Under new leadership, Alight's corporate strategy swiftly evolved to prioritize customer-centered insights, co-creation, and iterative service improvement. But how could executive leadership demonstrate advancement on these goals to the board and sector at large?

Design response

The first step was to take a step back. What does customer-centered insights actually mean in country offices around the globe, especially in a time of climate displacement? What does participatory co-creation actually look like on the ground? How does feedback gathered in the field actually fold back into improved service design? How might we quantify and capture these activities in a manageable and sustainable way? Powered by Neol, Fraîche partnered with Nuway to unpack the belief system, information infrastructure, and operational baseline of a rapidly maturing enterprise. The team defined a simple set of key measures at three altitudes—general statistics, strategic performance indicators, and operating metrics—then brought these to life through beautiful data visualization and an accompanying culture-shift guide.

Testimonial

“I've known Lisa for over ten years. I first hired her to visualize several quantitative systems for IDEO.org, so I knew she could do the technical and visual work. She treats spreadsheet programs like coding languages and builds these beautiful little tools that feel like custom 'products.' So I knew we'd get a dashboard.

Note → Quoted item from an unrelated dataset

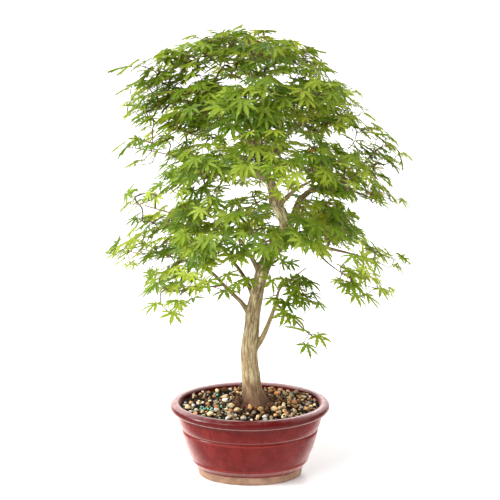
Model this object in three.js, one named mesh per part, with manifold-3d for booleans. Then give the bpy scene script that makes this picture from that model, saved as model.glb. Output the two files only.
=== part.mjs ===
// A maple bonsai in an oval glazed pot: pot, drain screens, soil, gravel, trunk, branches and leaf sprays.
// Millimetres, +Z up. The origin is the middle of the pot's flat foot, and +X runs along the pot's long side.
import * as THREE from "three";
import { mergeVertices } from "three/addons/utils/BufferGeometryUtils.js";
import Module from "manifold-3d";

const wasm = await Module();
wasm.setup();

// ---- driving dimensions ----

const GAP = 0.3; // clearance kept between pieces that touch
const POT_HEIGHT = 124;
const RIM_HALF_LENGTH = 126.5;
const OVAL_OFFSET = 35; // half length less half depth, the same at every height of the pot
const OVAL_INNER_RADIUS = 60; // inside this half length the oval keeps one proportion instead
const POT_SEGMENTS = 44;
const FLOOR_TOP = 10;
const FOOT_TOP = 14; // the clay is left unglazed below this height
const RIM_INNER = 113;

const DRAIN_HOLE_RADIUS = 9;
const DRAIN_HOLE_X = 42;
const SCREEN_SIDE = 36;
const SCREEN_THICKNESS = 1.2;
const SCREEN_HOLES = 3; // holes along each side of the screen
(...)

But what I didn't expect was the org design work we got on top, or maybe I should say, on bottom—as a base. Because it turned out there were some foundational questions we needed to consider first—culture, team roles, longer-term strategy, and how we planned to govern data. The final dashboard is perfect for the moment we are in—and the org design work undergirding it is in some ways even more valuable because it enabled us to confront so many other crucial questions.”